#### [Task]
Each line from the one containing "shape = shape.copy()" through the one containing "world = obj.matrix_world.copy()" is to be retyped exactly, both end lines included, and all other lines left out.

#### [Information provided]
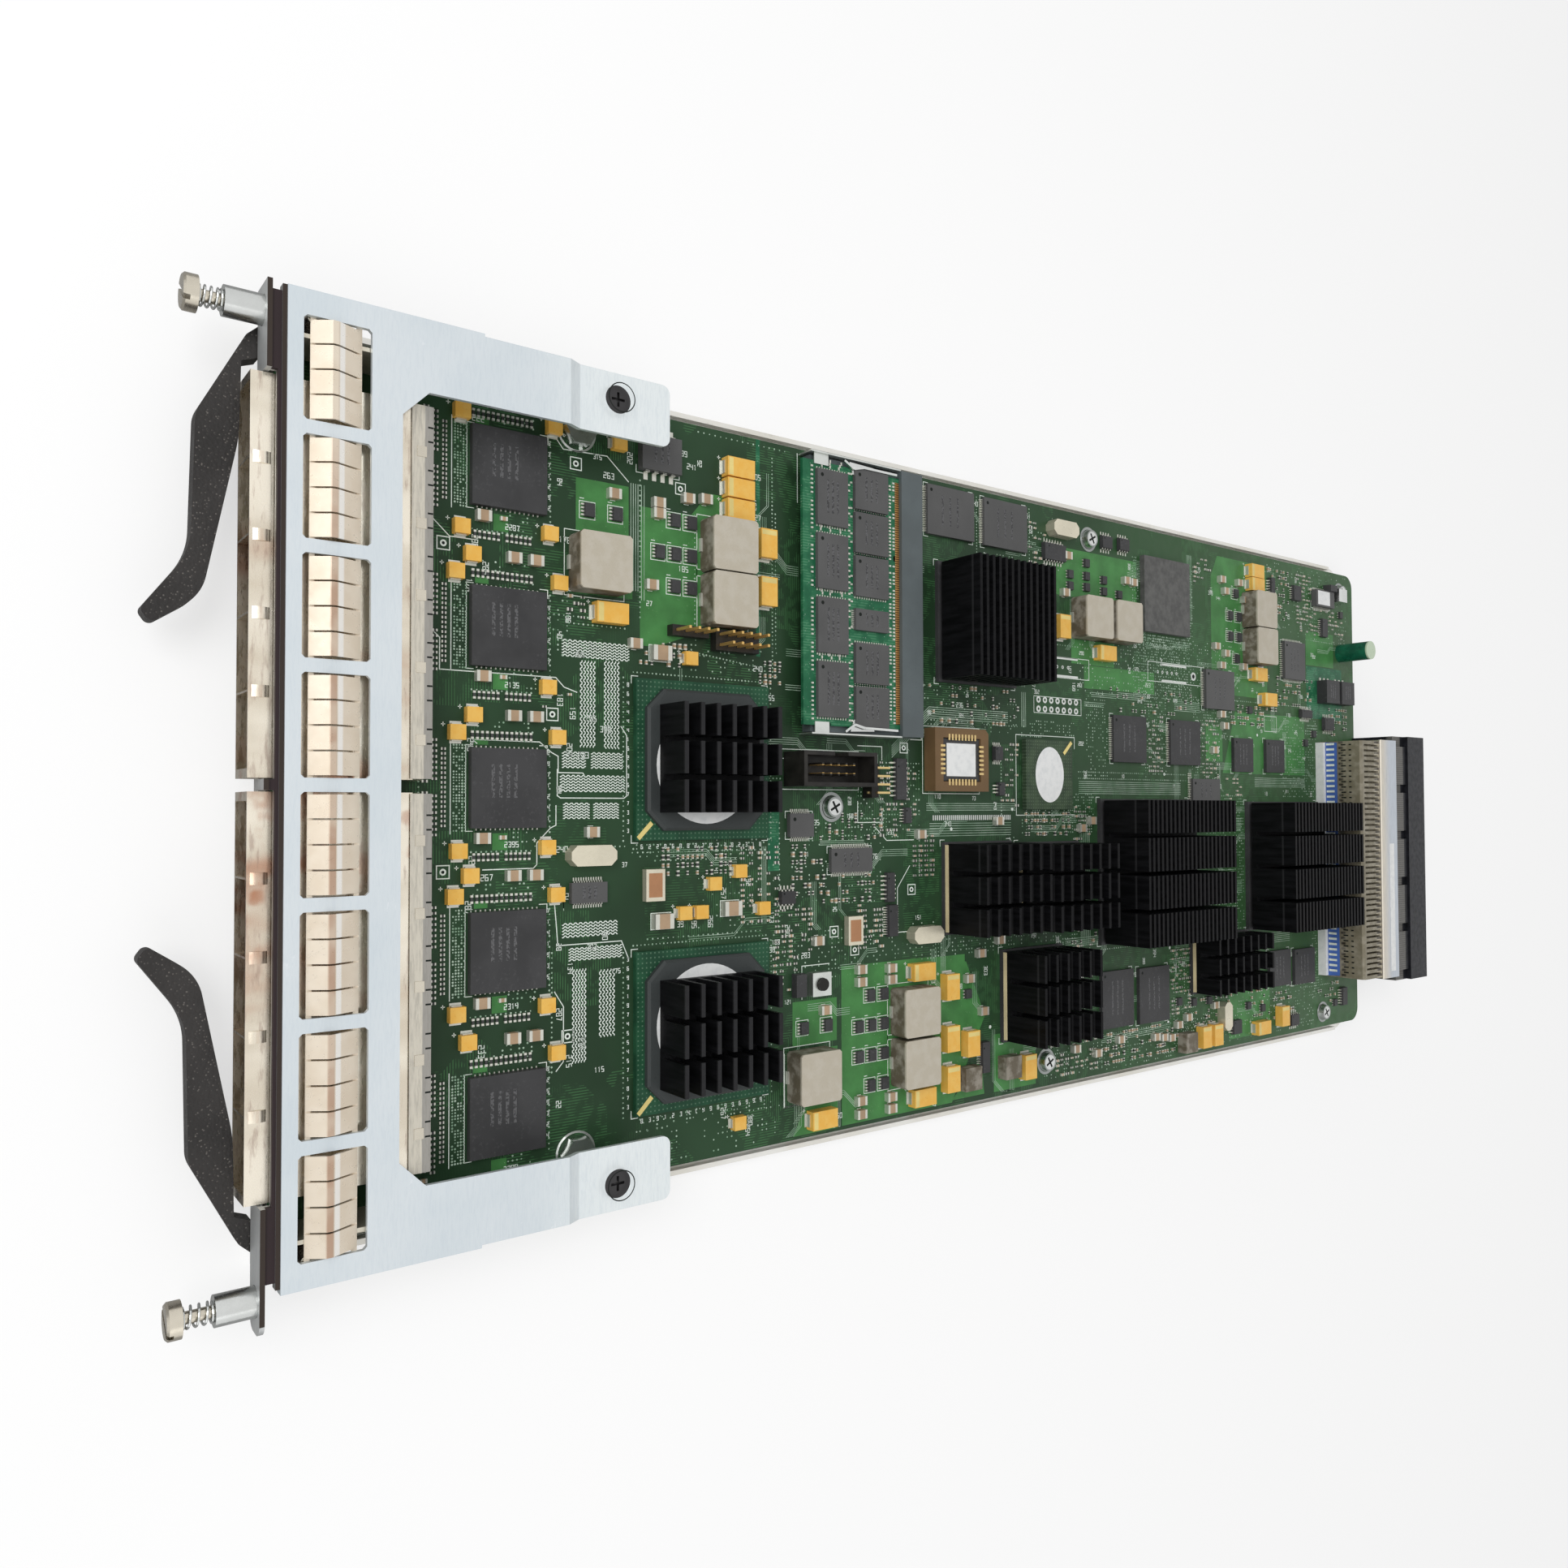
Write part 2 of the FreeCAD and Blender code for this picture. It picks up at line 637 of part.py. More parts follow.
def make_dimm_chips():
    top = dimm_low + dimm_thick
    solids = []
    for i in range(4):
        solids.append(pad(dimm_x + (i - 1.5) * 16.4, dimm_front + 9.0, 14.2, 10.0, top, top + 1.1))
    for i in range(6):
        wide = 6.0 if i == 3 else 11.0
        solids.append(pad(dimm_x + (i - 2.5) * 11.4, dimm_front + 22.2, wide - 0.4, 11.4, top, top + 1.1))
    return solids


# ---- power parts ---------------------------------------------------------------------------------------
large_inductors = [(-50.5, 72.3), (-59.0, 107.0), (-45.8, 107.0), (59.2, 167.5), (72.8, 167.5), (71.9, 132.6)]
middle_inductors = [(-55.0, 243.6), (-55.0, 258.4), (-67.0, 337.5), (-53.8, 337.8)]
small_inductor_places = [(80.6, 189.5), (79.6, 206.0), (83.0, 293.2)]
large_inductor = 12.8
large_inductor_high = 6.2
small_inductor = 6.5
small_inductor_high = 3.4

# upright tantalum bodies lie with their length along the card, the crosswise ones across it
tantalum_long = [(-61.6, 119.2), (-49.6, 119.2), (54.2, 182.2), (68.6, 182.2), (79.8, 182.2), (70.9, 190.2),
                 (80.6, 214.0), (-51.4, 231.2), (82.4, 303.0), (82.4, 309.8), (80.5, 352.2)]
tantalum_cross = [(-79.0, 110.8), (-73.9, 110.8), (-68.8, 110.8), (-39.9, 75.6), (49.1, 171.4), (83.2, 171.4),
                  (83.6, 136.4), (-44.8, 251.8), (-81.4, 337.4), (-76.5, 337.6), (-44.0, 338.8), (-35.2, 345.0),
                  (83.2, 338.2)]
tantalum_small = [(-79.2, 40.8), (-79.8, 61.8), (-79.2, 78.0), (-56.0, 60.9), (-45.4, 63.2), (-54.8, 40.8),
                  (-49.3, 43.2), (-45.3, 39.6), (-22.2, 60.5), (-15.4, 43.6), (-11.6, 40.0), (-11.3, 62.8),
                  (12.8, 60.4), (13.2, 40.4), (18.4, 43.0), (23.2, 62.6), (22.6, 39.6), (19.6, 111.2),
                  (22.4, 103.8), (29.0, 95.4), (29.0, 100.0), (29.0, 118.2), (47.1, 60.4), (47.0, 40.2),
                  (53.0, 42.6), (57.6, 62.8), (80.6, 110.8), (-31.3, 97.1)]
# body sizes: across, along, high
tantalum_sizes = {"long": (7.2, 4.9, 2.8), "cross": (4.7, 8.0, 2.8), "small": (3.2, 3.4, 1.9)}


def make_power_inductors():
    size = large_inductor
    bodies = [pad(x, y, size, size, 0, large_inductor_high) for x, y in large_inductors + middle_inductors]
    return [b.makeChamfer(0.6, upright_edges(b)) for b in bodies]


def make_small_inductors():
    size = small_inductor
    return [pad(x, y, size, size, 0, small_inductor_high) for x, y in small_inductor_places]


def make_tantalums():
    solids = []
    groups = {"long": tantalum_long, "cross": tantalum_cross, "small": tantalum_small}
    for kind, places in groups.items():
        wide, long, high = tantalum_sizes[kind]
        solids += [pad(x, y, wide, long, 0, high) for x, y in places]
    return solids


# ---- flat chips: x, y, wide, long, high ------------------------------------------------------------------
flash_chips = [(-79.4, 184.0, 14.0, 18.4, 1.2), (-79.2, 206.6, 14.0, 18.4, 1.2)]
memory_chips = [(-18.0, 264.4, 15.0, 17.0, 1.2), (-17.8, 294.6, 15.0, 17.0, 1.2), (-14.6, 329.4, 12.0, 12.0, 1.2),
                (-14.7, 350.0, 12.0, 12.0, 1.2), (65.0, 257.0, 18.0, 16.0, 1.2), (65.4, 276.0, 18.0, 16.0, 1.2),
                (63.0, 351.6, 13.0, 14.0, 1.2), (63.6, 368.4, 13.0, 14.0, 1.2)]
logic_chips = [(-78.6, 88.8, 8.4, 10.6, 2.2), (17.9, 146.9, 6.2, 14.0, 1.2), (8.6, 130.2, 6.0, 7.6, 1.4),
               (23.1, 70.5, 4.6, 8.8, 1.4), (-37.0, 314.8, 13.6, 17.0, 1.6), (-50.9, 363.6, 14.0, 14.0, 1.6),
               (-1.7, 306.2, 8.0, 16.0, 1.4), (-76.5, 385.0, 6.3, 13.0, 2.2)]
control_chips = [(-66.4, 284.4, 25.0, 25.0, 1.8), (-5.8, 224.6, 21.0, 21.0, 1.6)]
crystal_cans = [(14.8, 70.7, 4.6, 11.2, 3.4), (39.0, 172.6, 4.6, 11.0, 3.4), (-81.4, 231.4, 4.8, 11.6, 3.4),
                (76.6, 315.4, 9.8, 4.6, 3.0)]
oscillators = [(22.1, 87.2, 7.4, 5.0, 1.8), (36.4, 147.6, 7.5, 5.0, 1.8)]


def make_flat_chips(places):
    return [pad(x, y, wide, long, 0, high) for x, y, wide, long, high in places]


def make_crystals():
    """Cans with rounded ends, here eight-sided, and flat ceramic ones."""
    cans = [pad(x, y, wide, long, 0, high) for x, y, wide, long, high in crystal_cans]
    cans = [can.makeChamfer(1.4, upright_edges(can)) for can in cans]
    return cans + make_flat_chips(oscillators)


# ---- sockets and headers -----------------------------------------------------------------------------------
socket_x, socket_y = -9.2, 184.6
socket_wide, socket_long, socket_high = 17.6, 21.0, 4.4
socketed_wide, socketed_long = 11.8, 14.4


def make_chip_socket():
    body = pad(socket_x, socket_y, socket_wide, socket_long, 0, socket_high)
    well = pad(socket_x, socket_y, socketed_wide + 0.4, socketed_long + 0.4, 0.8, socket_high + 1)
    cut_corner = prism([(socket_x - socket_wide / 2 - 1, socket_y + socket_long / 2 + 1),
                        (socket_x - socket_wide / 2 - 1, socket_y + socket_long / 2 - 2.2),
                        (socket_x - socket_wide / 2 + 2.2, socket_y + socket_long / 2 + 1)], -1, socket_high + 1)
    return trim(body, [well, cut_corner])


def make_socketed_chip():
    return pad(socket_x, socket_y, socketed_wide, socketed_long, 0.8, socket_high - 0.5)


header_rows = [(-36.3, 109.8, 2, 5), (-37.6, 96.4, 1, 4)]
pin_pitch = 2.54
pin_size = 0.64


def make_pin_headers():
    """Square pins through a bar, one solid each."""
    solids = []
    for x, y, across, along in header_rows:
        pieces = [pad(x, y, across * pin_pitch, along * pin_pitch, 0, 2.5)]
        for i in range(across):
            for j in range(along):
                px = x + (i - (across - 1) / 2) * pin_pitch
                py = y + (j - (along - 1) / 2) * pin_pitch
                pieces.append(pad(px, py, pin_size, pin_size, 2.5, 8.4))
        solids.append(join(pieces))
    return solids


box_x, box_y = -5.6, 137.4
box_wide, box_long, box_high = 8.8, 24.0, 8.6


def make_box_header():
    """Shrouded header with a key slot and two rows of five pins."""
    body = pad(box_x, box_y, box_wide, box_long, 0, box_high)
    well = pad(box_x, box_y, box_wide - 2.0, box_long - 2.2, 2.0, box_high + 1)
    key = block(box_x - box_wide, box_x, box_y - 2.2, box_y + 2.2, 3.2, box_high + 1)
    pins = []
    for i in range(2):
        for j in range(5):
            px = box_x + (i - 0.5) * pin_pitch
            py = box_y + (j - 2) * pin_pitch
            pins.append(pad(px, py, pin_size, pin_size, 2.0, 7.4))
    return join([trim(body, [well, key])] + pins)


# ---- single parts ------------------------------------------------------------------------------------------
switch_x, switch_y = 49.2, 135.6
switch_size = 6.0
switch_high = 2.6
plunger_r = 1.6
plunger_play = 0.1
plunger_top = 3.4
plunger_travel = 0.3


def make_reset_switch():
    body = pad(switch_x, switch_y, switch_size, switch_size, 0, switch_high)
    return body.cut(post(switch_x, switch_y, plunger_r + plunger_play, 1.0, switch_high + 1))


def make_reset_plunger():
    foot = 1.0 + plunger_travel + 0.1
    return post(switch_x, switch_y, plunger_r, foot, plunger_top)


def make_electrolytic():
    x, y, r, high = -56.6, board_rear - 10.0, 3.5, 12.4
    return post(x, y, r, 0, high)


def make_power_blocks():
    return [pad(-40.4, y, 8.8, 9.4, 0, 4.0) for y in (386.4, 397.6)]


# ---- backplane connector ------------------------------------------------------------------------------------
def make_wafers():
    """Stacked contact wafers: one block whose back edge is a comb, one tooth per wafer."""
    body = [(conn_front, 0), (conn_front, conn_high - 0.8), (conn_front + 0.8, conn_high), (wafer_rear, conn_high),
            (wafer_rear, 0)]
    stack = section(body, conn_left, conn_right)
    count = int((conn_right - conn_left) / wafer_pitch)
    first = conn_middle - (count - 1) / 2 * wafer_pitch
    slots = [pad(first + i * wafer_pitch, (comb_front + comb_rear) / 2, 0.8, comb_rear - comb_front,
                 conn_high - 2.4, conn_high + 1) for i in range(count)]
    return trim(stack, slots)


def make_stiffener():
    """Bent cover strip over the wafers' rear."""
    t = 0.8
    y0, y1 = comb_rear + 0.4, stiffener_rear
    top = conn_high + t
    side = [(y0, conn_high), (y0, top - 0.3), (y0 + 0.3, top), (y1, top), (y1, conn_high)]
    strip = section(side, conn_left - 0.6, conn_right + 0.6)
    ear = block(conn_right, conn_right + 0.6, y0 + 1.5, y1, 4.0, conn_high)
    ears = [ear, ear.mirror(Vector(conn_middle, 0, 0), Vector(1, 0, 0))]
    return join([strip] + ears)


def make_housing():
    """Black mating housing that hangs over the board's rear edge, ribbed on top, slotted at the back."""
    x0, x1 = conn_left - housing_over, conn_right + housing_over
    top = conn_high + 1.2
    rib_rear = stiffener_rear + 8.6
    side = [(stiffener_rear, 0.1), (stiffener_rear, conn_high - 0.6), (rib_rear, conn_high - 0.6), (rib_rear, top),
            (housing_rear, top), (housing_rear, housing_low), (board_rear + 0.5, housing_low), (board_rear + 0.5, 0.1)]
    body = section(side, x0, x1)
    groups = 5
    group_pitch = (conn_right - conn_left) / groups
    pieces = [body]
    for i in range(groups):
        middle = conn_left + (i + 0.5) * group_pitch
        pieces.append(block(middle - group_pitch / 2 + 1.6, middle + group_pitch / 2 - 1.6,
                            stiffener_rear + 0.2, rib_rear, conn_high - 0.6, conn_high + 0.5))
    whole = join(pieces)
    mouths = []
    for i in range(2 * groups):
        middle = conn_left + (i + 0.5) * group_pitch / 2
        mouths.append(pad(middle, housing_rear, group_pitch / 2 - 1.6, 16.0, housing_low + 2.0, top - 3.0))
    return trim(whole, mouths)


# ---- the card -------------------------------------------------------------------------------------------------
def build():
    """Every sub-part by node name, in the building frame."""
    lever_right, lever_left = both_sides(make_lever())
    guard_right, guard_left = both_sides(make_guard())
    cage_right, cage_left = both_sides(make_cage())
    nodes = {
        "tray": [make_tray()],
        "board_posts": make_board_posts(),
        "board_screws": make_board_screws(),
        "main_board": [make_board()],
        "faceplate": [make_faceplate()],
        "emi_gasket": [make_gasket()],
        "top_frame": [make_frame()],
        "frame_posts": make_frame_posts(),
        "frame_screws": make_frame_screws(),
        "hex_nuts": make_hex_nuts(),
        "contact_strip": [make_contact_strip()],
        "lever_guard_left": [guard_left],
        "lever_guard_right": [guard_right],
        "lever_left": [lever_left],
        "lever_right": [lever_right],
        "lever_pins": make_lever_pins(),
        "captive_ferrules": make_ferrules(),
        "port_cage_left": [cage_left],
        "port_cage_right": [cage_right],
        "port_connectors": make_port_connectors(),
        "port_chips": make_port_chips(),
        "switch_chip_bases": make_switch_chip_bases(),
        "switch_chip_lids": make_switch_chip_lids(),
        "sink_chips": make_sink_chips(),
        "dimm_slot": [make_dimm_slot()],
        "dimm_latches": make_dimm_latches(),
        "dimm_board": [make_dimm_board()],
        "dimm_chips": make_dimm_chips(),
        "power_inductors": make_power_inductors(),
        "small_inductors": make_small_inductors(),
        "tantalum_capacitors": make_tantalums(),
        "flash_chips": make_flat_chips(flash_chips),
        "memory_chips": make_flat_chips(memory_chips),
        "logic_chips": make_flat_chips(logic_chips),
        "control_chips": make_flat_chips(control_chips),
        "crystals": make_crystals(),
        "chip_socket": [make_chip_socket()],
        "socketed_chip": [make_socketed_chip()],
        "pin_headers": make_pin_headers(),
        "box_header": [make_box_header()],
        "reset_switch": [make_reset_switch()],
        "reset_plunger": [make_reset_plunger()],
        "electrolytic_capacitor": [make_electrolytic()],
        "power_blocks": make_power_blocks(),
        "connector_wafers": [make_wafers()],
        "connector_stiffener": [make_stiffener()],
        "connector_housing": [make_housing()],
    }
    for side, (x, spring) in screw_sides.items():
        nodes["captive_screw_" + side] = [make_captive_screw(x, spring)]
        nodes["captive_spring_" + side] = [make_spring(x, spring)]
    for name, place in heat_sinks.items():
        nodes[name] = [make_heat_sink(*place)]
    return nodes


def origin_of(nodes):
    """The middle of the footprint, at the tray's underside, in the building frame."""
    whole = Part.makeCompound([s for solids in nodes.values() for s in solids])
    size = whole.optimalBoundingBox(False, False)
    return Vector((size.XMin + size.XMax) / 2, (size.YMin + size.YMax) / 2, tray_low)


def main():
    os.makedirs("parts", exist_ok=True)
    nodes = build()
    origin = origin_of(nodes)
    for name, solids in nodes.items():
        shape = solids[0] if len(solids) == 1 else Part.makeCompound(solids)
        shape = shape.copy()
        shape.translate(origin * -1)
        shape.exportStep("parts/" + name + ".step")


main()
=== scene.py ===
import json
import math
import random

import bpy
from bpy.props import FloatProperty, FloatVectorProperty, IntProperty, PointerProperty
from mathutils import Euler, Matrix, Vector


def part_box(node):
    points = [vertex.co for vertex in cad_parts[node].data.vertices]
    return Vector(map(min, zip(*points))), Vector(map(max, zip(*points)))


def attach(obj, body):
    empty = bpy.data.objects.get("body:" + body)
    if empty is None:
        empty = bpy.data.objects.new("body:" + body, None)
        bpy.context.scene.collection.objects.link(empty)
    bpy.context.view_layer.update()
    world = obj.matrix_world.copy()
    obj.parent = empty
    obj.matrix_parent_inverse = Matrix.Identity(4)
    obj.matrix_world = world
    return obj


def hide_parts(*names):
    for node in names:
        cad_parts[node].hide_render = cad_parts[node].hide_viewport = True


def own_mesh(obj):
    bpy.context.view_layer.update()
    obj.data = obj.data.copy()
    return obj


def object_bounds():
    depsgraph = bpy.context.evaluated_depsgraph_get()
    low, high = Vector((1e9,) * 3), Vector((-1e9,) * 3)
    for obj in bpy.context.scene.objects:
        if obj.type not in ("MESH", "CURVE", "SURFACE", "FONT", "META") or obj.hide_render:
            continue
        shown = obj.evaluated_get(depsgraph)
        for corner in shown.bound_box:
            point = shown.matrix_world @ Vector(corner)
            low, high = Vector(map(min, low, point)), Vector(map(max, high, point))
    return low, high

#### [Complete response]
        shape = shape.copy()
        shape.translate(origin * -1)
        shape.exportStep("parts/" + name + ".step")


main()
=== scene.py ===
import json
import math
import random

import bpy
from bpy.props import FloatProperty, FloatVectorProperty, IntProperty, PointerProperty
from mathutils import Euler, Matrix, Vector


def part_box(node):
    points = [vertex.co for vertex in cad_parts[node].data.vertices]
    return Vector(map(min, zip(*points))), Vector(map(max, zip(*points)))


def attach(obj, body):
    empty = bpy.data.objects.get("body:" + body)
    if empty is None:
        empty = bpy.data.objects.new("body:" + body, None)
        bpy.context.scene.collection.objects.link(empty)
    bpy.context.view_layer.update()
    world = obj.matrix_world.copy()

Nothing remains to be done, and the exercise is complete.